The Dragon vs. The Demon
After the death of Takeda Shingen there weren't many left to truly oppose the powerful figure of Oda Nobunaga. Oda Nobunaga had secured himself Japan's most powerful force. Kenshin knew it was only a matter of time before the Oda Clan attacked Echigo, so Kenshin met the Oda in battle. Oda Nobunaga brought a massive force to face Kenshin, but Kenshin's strategic genius was no longer rivaled and his force destroyed a quarter of Nobunagas force. They continued small skirmishes but Kenshins health was beginning to fail.
The Death of the God of War
Like so many great men... Uesugi Kenshin died on the toilet. His death has remained the source of much speculation. Most believe that he died of illness but some believe that a ninja assassin was waiting under the toilet and stabbed him when he sat down. I promise I'm not making that up.

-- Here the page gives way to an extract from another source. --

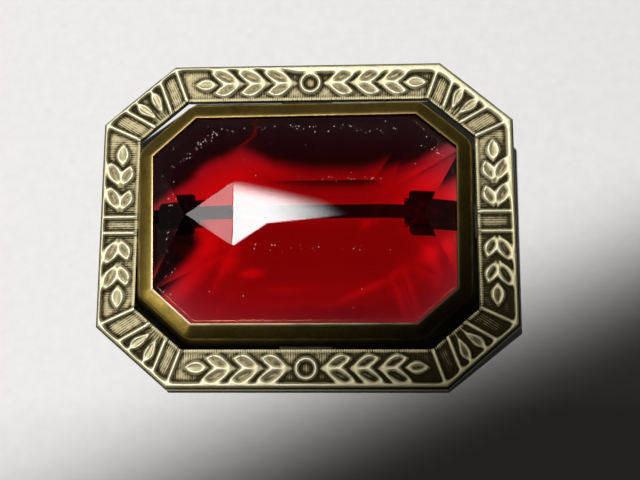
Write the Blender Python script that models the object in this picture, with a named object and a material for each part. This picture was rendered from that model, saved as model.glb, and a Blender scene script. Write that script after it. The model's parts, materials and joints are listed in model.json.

Regardless of how he died his effect on the history and culture of Japan remains. His rivalry with Shingen has been popularized through cinema and even video games. His example as an honorable warlord shines as an example even today. Shingen made a famous quote when he gave Shingen the salt that went, “Wars are to be won with swords and spears, not with rice and salt.” A slightly different version of this quote is used today by various peace groups that goes, “Peace is to be achieved with rice and salt, not with swords and spears.”